TASK DETAILS:
Every line below should be repeated exactly.

PROVIDED MATERIAL:
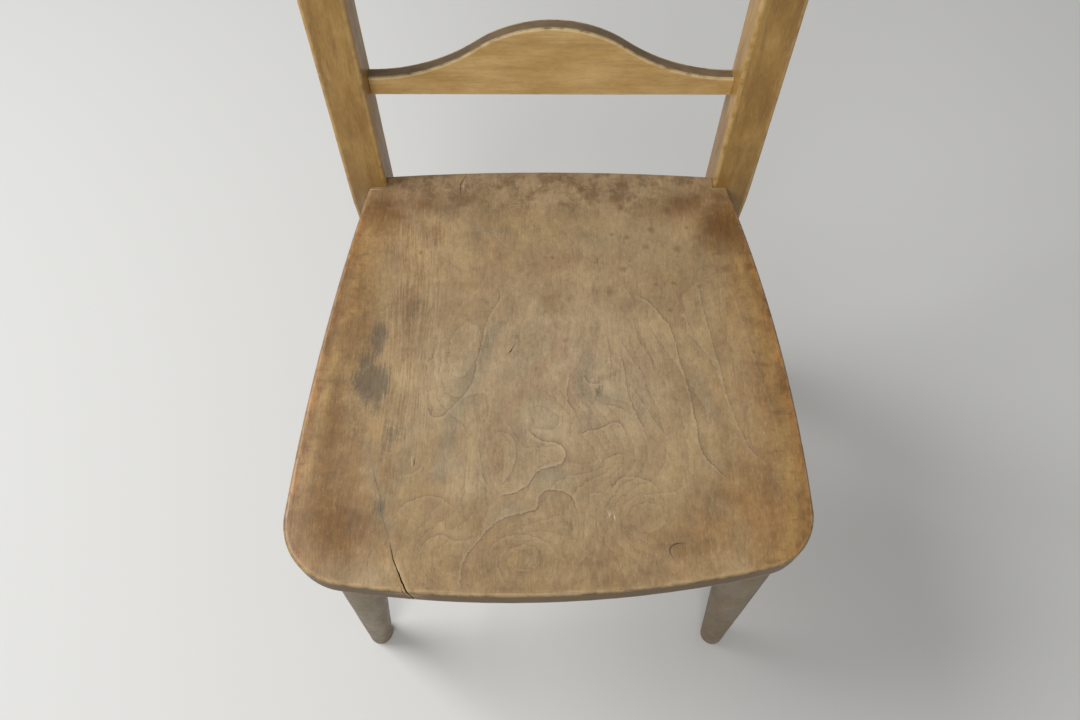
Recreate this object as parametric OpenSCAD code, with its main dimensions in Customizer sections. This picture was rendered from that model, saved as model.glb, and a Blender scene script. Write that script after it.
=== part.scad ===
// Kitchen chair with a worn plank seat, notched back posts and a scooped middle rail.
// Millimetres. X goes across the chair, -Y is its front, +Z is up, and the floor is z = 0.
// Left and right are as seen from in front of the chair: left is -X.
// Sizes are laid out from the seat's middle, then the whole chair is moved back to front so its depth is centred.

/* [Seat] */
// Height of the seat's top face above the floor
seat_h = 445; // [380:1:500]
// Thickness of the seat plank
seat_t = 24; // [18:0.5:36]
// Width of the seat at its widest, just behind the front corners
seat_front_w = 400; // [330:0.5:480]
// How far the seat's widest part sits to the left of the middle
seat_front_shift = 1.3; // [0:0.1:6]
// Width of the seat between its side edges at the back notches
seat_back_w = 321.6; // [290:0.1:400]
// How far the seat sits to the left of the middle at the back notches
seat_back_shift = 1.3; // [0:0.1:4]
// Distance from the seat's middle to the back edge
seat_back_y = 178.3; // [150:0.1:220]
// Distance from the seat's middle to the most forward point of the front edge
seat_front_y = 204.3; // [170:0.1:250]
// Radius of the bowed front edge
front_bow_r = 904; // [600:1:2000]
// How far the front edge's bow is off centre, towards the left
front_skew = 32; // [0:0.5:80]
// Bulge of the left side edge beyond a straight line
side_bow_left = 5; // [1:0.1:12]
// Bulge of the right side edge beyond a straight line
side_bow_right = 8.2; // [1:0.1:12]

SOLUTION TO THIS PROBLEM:
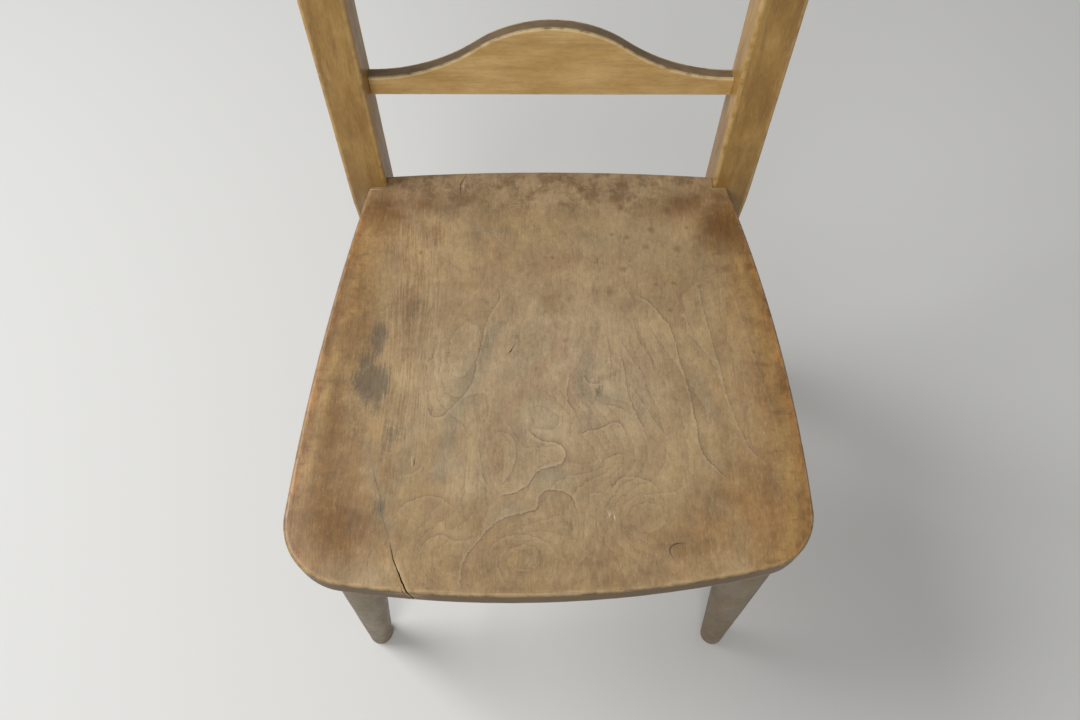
Recreate this object as parametric OpenSCAD code, with its main dimensions in Customizer sections. This picture was rendered from that model, saved as model.glb, and a Blender scene script. Write that script after it.
=== part.scad ===
// Kitchen chair with a worn plank seat, notched back posts and a scooped middle rail.
// Millimetres. X goes across the chair, -Y is its front, +Z is up, and the floor is z = 0.
// Left and right are as seen from in front of the chair: left is -X.
// Sizes are laid out from the seat's middle, then the whole chair is moved back to front so its depth is centred.

/* [Seat] */
// Height of the seat's top face above the floor
seat_h = 445; // [380:1:500]
// Thickness of the seat plank
seat_t = 24; // [18:0.5:36]
// Width of the seat at its widest, just behind the front corners
seat_front_w = 400; // [330:0.5:480]
// How far the seat's widest part sits to the left of the middle
seat_front_shift = 1.3; // [0:0.1:6]
// Width of the seat between its side edges at the back notches
seat_back_w = 321.6; // [290:0.1:400]
// How far the seat sits to the left of the middle at the back notches
seat_back_shift = 1.3; // [0:0.1:4]
// Distance from the seat's middle to the back edge
seat_back_y = 178.3; // [150:0.1:220]
// Distance from the seat's middle to the most forward point of the front edge
seat_front_y = 204.3; // [170:0.1:250]
// Radius of the bowed front edge
front_bow_r = 904; // [600:1:2000]
// How far the front edge's bow is off centre, towards the left
front_skew = 32; // [0:0.5:80]
// Bulge of the left side edge beyond a straight line
side_bow_left = 5; // [1:0.1:12]
// Bulge of the right side edge beyond a straight line
side_bow_right = 8.2; // [1:0.1:12]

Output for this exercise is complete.